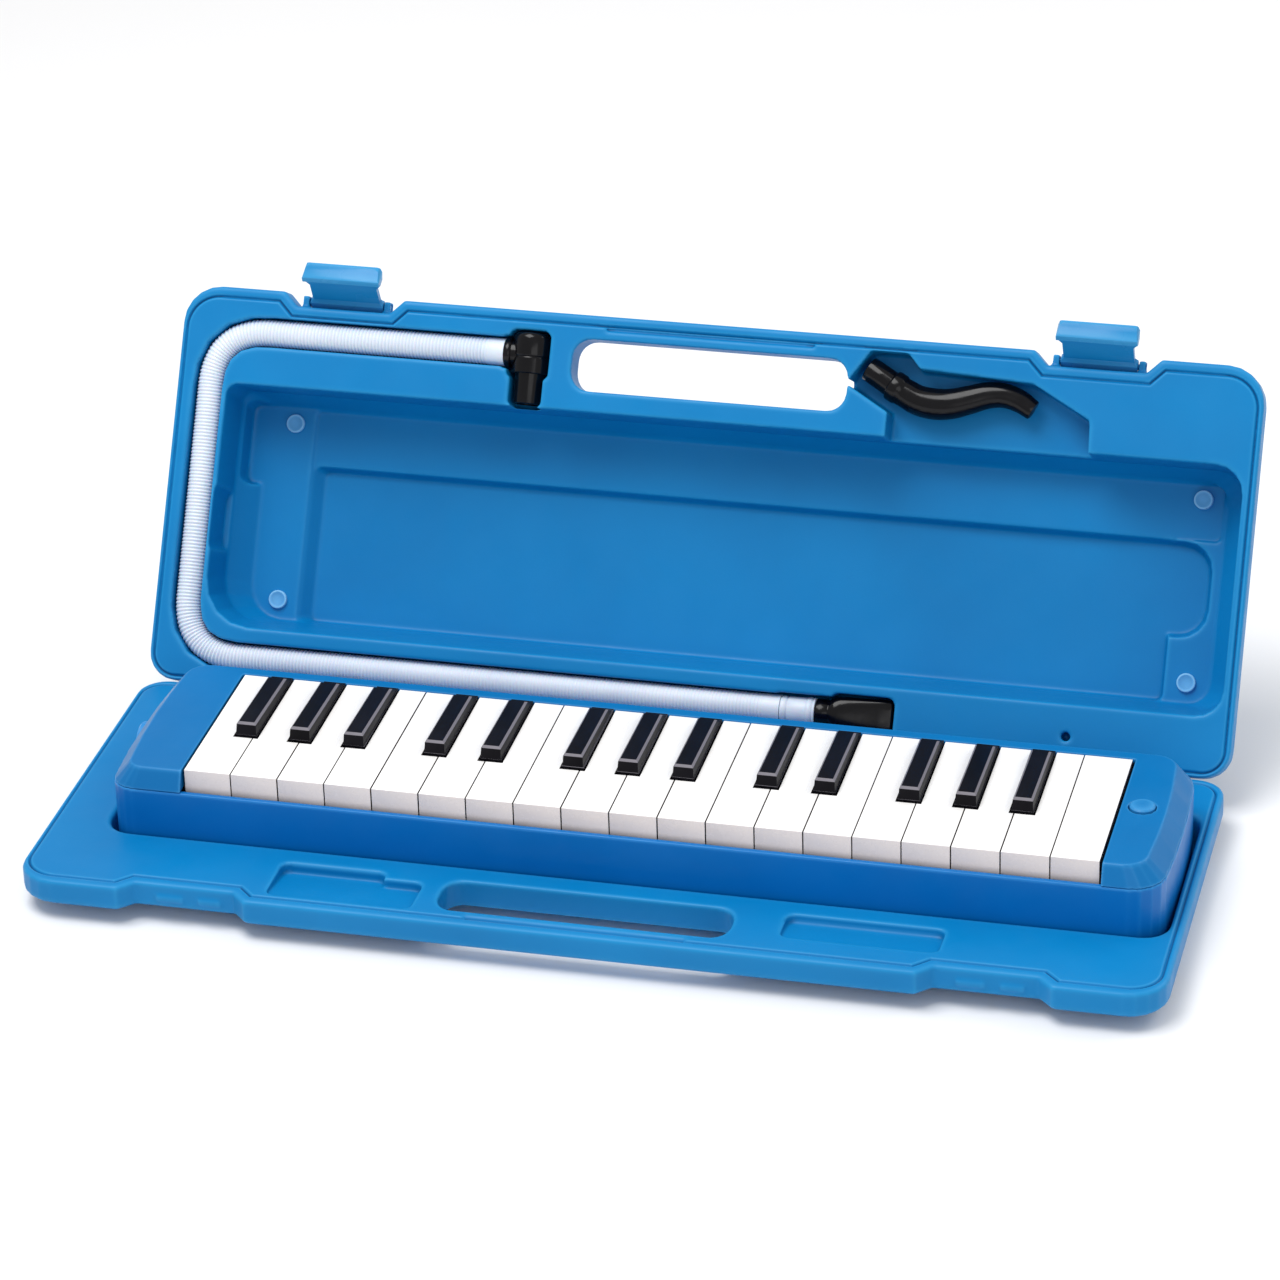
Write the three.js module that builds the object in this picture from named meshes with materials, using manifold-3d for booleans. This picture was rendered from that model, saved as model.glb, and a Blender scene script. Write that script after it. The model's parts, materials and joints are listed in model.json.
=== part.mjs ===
// A 32-key melodica in its open carrying case, with its blowing hose and short mouthpiece.
// Units are millimetres, +Z is up, +X runs along the keyboard and +Y points to the case hinge.
// The model is laid out around the keyboard: x = 0 at the left edge of the lowest white key,
// y = 0 at the front of the white keys and z = 0 on their tops. The whole group is then moved
// so that the origin is at the middle of its base.
import * as THREE from "three";
import { mergeVertices } from "three/addons/utils/BufferGeometryUtils.js";
import Module from "manifold-3d";

const wasm = await Module();
wasm.setup();

// ---- driving dimensions -------------------------------------------------------------------
const CLEAR = 0.3; // gap that touching pieces keep

// keyboard
const PITCH = 19.6; // one white key
const WHITE_COUNT = 19; // F to C, two and a half octaves
const KEY_GAP = 0.5;
const KEY_LENGTH = 81.5; // visible white key
const BLACK_FRONT = 31; // where the black keys begin
const BLACK_WIDTH = 9.3;
const BLACK_HEIGHT = 5.8;
const BLACK_REAR_HEIGHT = 4.6;
const BLACK_REAR_RUN = 1.75; // how far the rear end slopes forward for each mm of height
const BLACK_AFTER = [1, 2, 3, 5, 6, 8, 9, 10, 12, 13, 15, 16, 17]; // white keys to their left
const TRIPLE_SHIFT = 0.16 * PITCH; // outer black keys of a group of three
const PAIR_SHIFT = 0.1 * PITCH; // both black keys of a pair
const KEYBOARD = PITCH * WHITE_COUNT;
const KEY_BODY = 6.5; // depth of a key's lever
const PIVOT_Y = 72;
const PIVOT_Z = -13;
const PAD_BOTTOM = -17.2; // sealing pads on the key tails
const TAIL_TOP = -6.5;
const TAIL_END = 86;

// melodica body
const BODY_LEFT = -33;
const BODY_RIGHT = 398.7;
const BODY_FRONT = -4.2;
const BODY_REAR = 91.8;
const BODY_BOTTOM = -43.2;
const LIP_TOP = -8.9; // upper edge of the front apron
const WALL = 2.4;
const BUTTON_X = 381.9;
const BUTTON_Y = 44.7;
const INLET_Y = 51;
const INLET_Z = -18.4;
const INLET_BORE = 5.8;
const INLET_RADIUS = 8.2;
const INLET_REACH = 3.3; // how far the socket stands out of the body
const RISER_X = -16;

// air passages under the key tails
const CHEST_FRONT = 54;
const CHEST_REAR = 88;
const BLOCK_TOP = -17.5;
const BLOCK_BOTTOM = -29;
const PLATE_TOP = -29.4;
const PLATE_BOTTOM = -30.4;
const GASKET_TOP = -30.7;
const GASKET_BOTTOM = -31.5;
const CHEST_TOP = -31.8;
const CHEST_BOTTOM = -40.3;
const PORT_FRONT = 78;
const PORT_REAR = 85.5;

// case: both halves are laid out by x and by v, the distance from the hinge line
const CASE_LEFT = -58.5;
const CASE_RIGHT = 405.5;
const CASE_DEPTH = 169.7;
const HINGE_Y = 121.2;
const FLANGE_Z = -28.5; // where base and lid meet
const BASE_RIM = 11.5;
const LID_RIM = 14.5;
const OPEN_ANGLE = 120.8; // degrees from closed
const FRONT_RADIUS = 16;
const REAR_RADIUS = 12;
const LATCH_X = [11.8, 335.5];
const NOTCH_INNER = 20.5;
const NOTCH_DEPTH = 6;
const SLOT = { left: 113.7, right: 232, near: 137.5, far: 159.5 };
const TRAY_FLOOR = 15; // below the flange
const TRAY_BOTTOM = 17.9;
const LID_SHOULDER = 20; // height of the lid's steep walls
const LID_ENDS = 30.5; // lid ceiling over the melodica's end blocks
const LID_LEDGE = 31.6; // over the front of the white keys
const LID_CEILING = 36.5; // lid ceiling over the black keys
const LID_TOP = 39.5;

// hinge and latches
const PIN_RADIUS = 1.6;
const KNUCKLE_RADIUS = 4;
const KNUCKLE_BORE = 1.9;
const HINGE_X = [30, 320];
const HINGE_HALF = 30;
const LATCH_HALF = 17; // at the lip
const LATCH_NECK = 14.8;
const LATCH_FOOT = 16;
const LATCH_PIVOT_V = 166.5;
const LATCH_PIVOT_H = 8;
const LATCH_LEAN = 55; // degrees from the lid's plane, towards the inside

// hose and mouthpieces, stored in the lid
const HOSE_RADIUS = 5.9;
const HOSE_H = 6.3; // depth of its centre line in the lid
const HOSE_LEFT = -44.8;
const HOSE_FAR = 151.6;
const HOSE_NEAR = 12.3;
const HOSE_BEND = 22;
const HOSE_START = 83.5;
const HOSE_END = 216.6;
const HOSE_STEPS = 60;
const CUFF_END = 231.5;
const MOUTHPIECE_END = 264;
const ELBOW_X = 94.7;
const ELBOW_H = 6.9;

// ---- materials ----------------------------------------------------------------------------
const material = (color, roughness, metalness = 0) =>
  new THREE.MeshStandardMaterial({ color, roughness, metalness });
const CASE_BLUE = material(0x1d86cc, 0.5);
const LATCH_BLUE = material(0x1673bd, 0.4);
const BODY_BLUE = material(0x1268bd, 0.3);
const UPPER_BLUE = material(0x1673c6, 0.3);
const BUTTON_BLUE = material(0x1b78c8, 0.3);
const PAD_PALE = material(0x62aede, 0.6);
const KEY_WHITE = material(0xf2efec, 0.3);
const KEY_BLACK = material(0x15151c, 0.25);
const HOSE_WHITE = material(0xe8eef6, 0.5);
const FITTING_BLACK = material(0x0c0c0f, 0.2);
const INNER_GREY = material(0xb9bcc0, 0.6);
const BRASS = material(0xc9a24a, 0.35, 1);
const STEEL = material(0xb4b7bb, 0.35, 1);
const FELT_RED = material(0x8f2f2a, 0.95);
const GASKET_DARK = material(0x2a2a2c, 0.85);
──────
Print the whole listing again, exactly.

[Exercise answer]
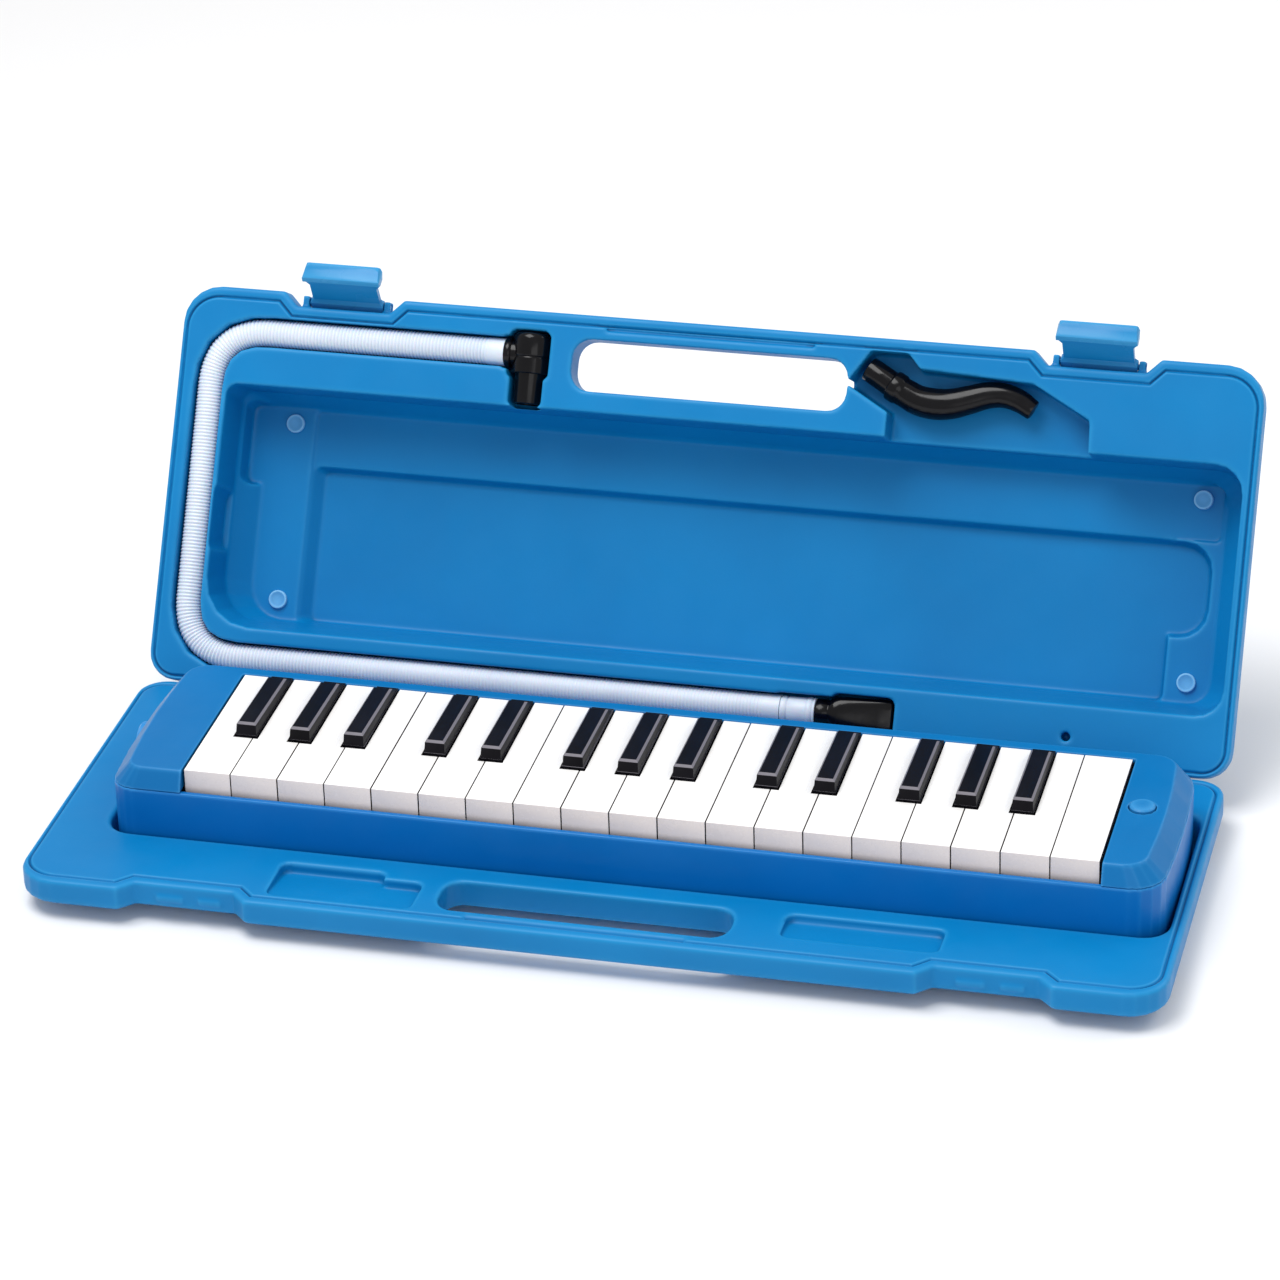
Write the three.js module that builds the object in this picture from named meshes with materials, using manifold-3d for booleans. This picture was rendered from that model, saved as model.glb, and a Blender scene script. Write that script after it. The model's parts, materials and joints are listed in model.json.
=== part.mjs ===
// A 32-key melodica in its open carrying case, with its blowing hose and short mouthpiece.
// Units are millimetres, +Z is up, +X runs along the keyboard and +Y points to the case hinge.
// The model is laid out around the keyboard: x = 0 at the left edge of the lowest white key,
// y = 0 at the front of the white keys and z = 0 on their tops. The whole group is then moved
// so that the origin is at the middle of its base.
import * as THREE from "three";
import { mergeVertices } from "three/addons/utils/BufferGeometryUtils.js";
import Module from "manifold-3d";

const wasm = await Module();
wasm.setup();

// ---- driving dimensions -------------------------------------------------------------------
const CLEAR = 0.3; // gap that touching pieces keep

// keyboard
const PITCH = 19.6; // one white key
const WHITE_COUNT = 19; // F to C, two and a half octaves
const KEY_GAP = 0.5;
const KEY_LENGTH = 81.5; // visible white key
const BLACK_FRONT = 31; // where the black keys begin
const BLACK_WIDTH = 9.3;
const BLACK_HEIGHT = 5.8;
const BLACK_REAR_HEIGHT = 4.6;
const BLACK_REAR_RUN = 1.75; // how far the rear end slopes forward for each mm of height
const BLACK_AFTER = [1, 2, 3, 5, 6, 8, 9, 10, 12, 13, 15, 16, 17]; // white keys to their left
const TRIPLE_SHIFT = 0.16 * PITCH; // outer black keys of a group of three
const PAIR_SHIFT = 0.1 * PITCH; // both black keys of a pair
const KEYBOARD = PITCH * WHITE_COUNT;
const KEY_BODY = 6.5; // depth of a key's lever
const PIVOT_Y = 72;
const PIVOT_Z = -13;
const PAD_BOTTOM = -17.2; // sealing pads on the key tails
const TAIL_TOP = -6.5;
const TAIL_END = 86;

// melodica body
const BODY_LEFT = -33;
const BODY_RIGHT = 398.7;
const BODY_FRONT = -4.2;
const BODY_REAR = 91.8;
const BODY_BOTTOM = -43.2;
const LIP_TOP = -8.9; // upper edge of the front apron
const WALL = 2.4;
const BUTTON_X = 381.9;
const BUTTON_Y = 44.7;
const INLET_Y = 51;
const INLET_Z = -18.4;
const INLET_BORE = 5.8;
const INLET_RADIUS = 8.2;
const INLET_REACH = 3.3; // how far the socket stands out of the body
const RISER_X = -16;

// air passages under the key tails
const CHEST_FRONT = 54;
const CHEST_REAR = 88;
const BLOCK_TOP = -17.5;
const BLOCK_BOTTOM = -29;
const PLATE_TOP = -29.4;
const PLATE_BOTTOM = -30.4;
const GASKET_TOP = -30.7;
const GASKET_BOTTOM = -31.5;
const CHEST_TOP = -31.8;
const CHEST_BOTTOM = -40.3;
const PORT_FRONT = 78;
const PORT_REAR = 85.5;

// case: both halves are laid out by x and by v, the distance from the hinge line
const CASE_LEFT = -58.5;
const CASE_RIGHT = 405.5;
const CASE_DEPTH = 169.7;
const HINGE_Y = 121.2;
const FLANGE_Z = -28.5; // where base and lid meet
const BASE_RIM = 11.5;
const LID_RIM = 14.5;
const OPEN_ANGLE = 120.8; // degrees from closed
const FRONT_RADIUS = 16;
const REAR_RADIUS = 12;
const LATCH_X = [11.8, 335.5];
const NOTCH_INNER = 20.5;
const NOTCH_DEPTH = 6;
const SLOT = { left: 113.7, right: 232, near: 137.5, far: 159.5 };
const TRAY_FLOOR = 15; // below the flange
const TRAY_BOTTOM = 17.9;
const LID_SHOULDER = 20; // height of the lid's steep walls
const LID_ENDS = 30.5; // lid ceiling over the melodica's end blocks
const LID_LEDGE = 31.6; // over the front of the white keys
const LID_CEILING = 36.5; // lid ceiling over the black keys
const LID_TOP = 39.5;

// hinge and latches
const PIN_RADIUS = 1.6;
const KNUCKLE_RADIUS = 4;
const KNUCKLE_BORE = 1.9;
const HINGE_X = [30, 320];
const HINGE_HALF = 30;
const LATCH_HALF = 17; // at the lip
const LATCH_NECK = 14.8;
const LATCH_FOOT = 16;
const LATCH_PIVOT_V = 166.5;
const LATCH_PIVOT_H = 8;
const LATCH_LEAN = 55; // degrees from the lid's plane, towards the inside

// hose and mouthpieces, stored in the lid
const HOSE_RADIUS = 5.9;
const HOSE_H = 6.3; // depth of its centre line in the lid
const HOSE_LEFT = -44.8;
const HOSE_FAR = 151.6;
const HOSE_NEAR = 12.3;
const HOSE_BEND = 22;
const HOSE_START = 83.5;
const HOSE_END = 216.6;
const HOSE_STEPS = 60;
const CUFF_END = 231.5;
const MOUTHPIECE_END = 264;
const ELBOW_X = 94.7;
const ELBOW_H = 6.9;

// ---- materials ----------------------------------------------------------------------------
const material = (color, roughness, metalness = 0) =>
  new THREE.MeshStandardMaterial({ color, roughness, metalness });
const CASE_BLUE = material(0x1d86cc, 0.5);
const LATCH_BLUE = material(0x1673bd, 0.4);
const BODY_BLUE = material(0x1268bd, 0.3);
const UPPER_BLUE = material(0x1673c6, 0.3);
const BUTTON_BLUE = material(0x1b78c8, 0.3);
const PAD_PALE = material(0x62aede, 0.6);
const KEY_WHITE = material(0xf2efec, 0.3);
const KEY_BLACK = material(0x15151c, 0.25);
const HOSE_WHITE = material(0xe8eef6, 0.5);
const FITTING_BLACK = material(0x0c0c0f, 0.2);
const INNER_GREY = material(0xb9bcc0, 0.6);
const BRASS = material(0xc9a24a, 0.35, 1);
const STEEL = material(0xb4b7bb, 0.35, 1);
const FELT_RED = material(0x8f2f2a, 0.95);
const GASKET_DARK = material(0x2a2a2c, 0.85);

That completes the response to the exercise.